If he had any critique, he said it would be about the public discussion around building the new fire house. “I’m not saying there’s anything wrong,” he said. “But I think it ought to be more of a community process.”

More open discussion gives a “sense of ownership, a sense of engagement. People might be more inclined to volunteer.”

In addition to advocating for more “open communications and outreach,” Hollister said he is dedicated to “promoting the agricultural sense of the township.”

Lamar Spracklen

The rural nature and health of the township is one of the principle concerns of incumbent Lamar Spracklen as well.

A life-long farmer, Spracklen has served as a trustee for 16 of the last 17 years, and he noted that each winter he goes to Columbus for a three-day trustee conference.

Like his fellow candidates, he too pointed to the fire house as a main issue for incoming trustees. He noted that the levy to fund the station carried by 73 percent. “The next morning [after the election], I realized we’d just been given the duty to build a fire station,” he said. Spracklen emphansized that he takes that duty very seriously.
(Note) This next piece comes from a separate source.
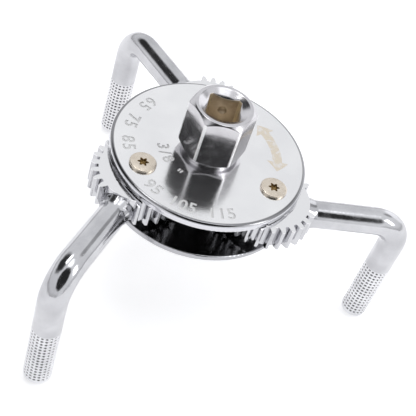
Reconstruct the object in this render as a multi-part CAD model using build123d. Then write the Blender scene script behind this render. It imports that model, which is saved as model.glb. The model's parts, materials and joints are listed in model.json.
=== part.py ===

He also said that he felt the process had been open. “We hired an architect, a bondsman, other people to help us out with this thing. Every meeting we had, a decision was made about this. Every decision was public.”

Communication

Continuing the theme of communication, a question from the audience asked how the candidates “will do outreach to the community the next time you put a levy on the ballot.”

“I think it will be a while before there is another township levy vote — at least for construction,” Hollister said, adding that “I would make sure that we didn’t show up the same month” as requests from other taxing authorities.

Crockett described the timing of the township levy coinciding with school board discussions about aging school buildings as unfortunate, but he noted that the township has “been talking about a new fire station for 10 years.”

In general, communication methods depend on circumstances, he said. “It truly does vary from instant to instant.”

Spracklen said he thought communication had been adequate. “I would do it like we did,” he said. “We had two open houses, we advertised it in the paper. I have confidence this community is astute enough and intelligent enough to read the paper. I don’t know what else we could have done.”

Agricultural zoning

While none of the candidates foresees imminent changes to the zoning codes in the township, they agreed that the cost of farming will likely prompt a growth in new agricultural-based business ventures.

“Although I’m not a farmer, the history of farming has seen many changes,” Hollister said. “I think we may be seeing an agricultural shift to more agriculture business in the agriculture zones.”

Crockett agreed. “You’re going to see more creative solutions to old problems,” he said. “The old problem is how do you pay the bills. And what you do to pay the bills is what separates man from machines. When it comes to solving a problem, it’s what people do best.”

For Spracklen, changing with the environment is a given. “On my farm, when something isn’t working, I change the management, I change the system.”

He called for wider Wi-Fi service. “If people can’t get fast-service on their Internet, they’re not going to come to this community.”

Hollister agreed. “We need better cable; let’s support fiber optics.”

Meeting attendance and times

The frequently sparse public turnout at trustee meetings raised a question from the audience about why that’s so.

“I think they’re boring,” Crocket said, to audience laughter. “It depends on whether there is a community problem or not, and mostly there’s not,” he added. “You can stay home, have a drink and watch the show on TV. It’s pretty boring.”

Hollister agreed that videotaping the meetings aids community access. And while he knows that the public is welcome, he noted that there is negative “symbolism that the [meeting room] door is locked.” He said he recognized that there is a security issue given the office’s location at the fire station, and “if you knock on the door, someone will open it,” but a locked door is an impediment to openness.

Spracklen said that there often isn’t much to see. “The only time we have anybody there is when we have something controversial. We do our routine business, and we take care of it. We are financially solvent, and we don’t have serious problems. If anything important’s going on, it will be in the newspaper. It will get around.”

The fact that township trustees and Village Council meet on the same day and time came up.

Crockett and Hollister both said they were willing to change the trustees’ meeting date.

As for Spracklen: “I guess the question is: who’s going to change?” he said.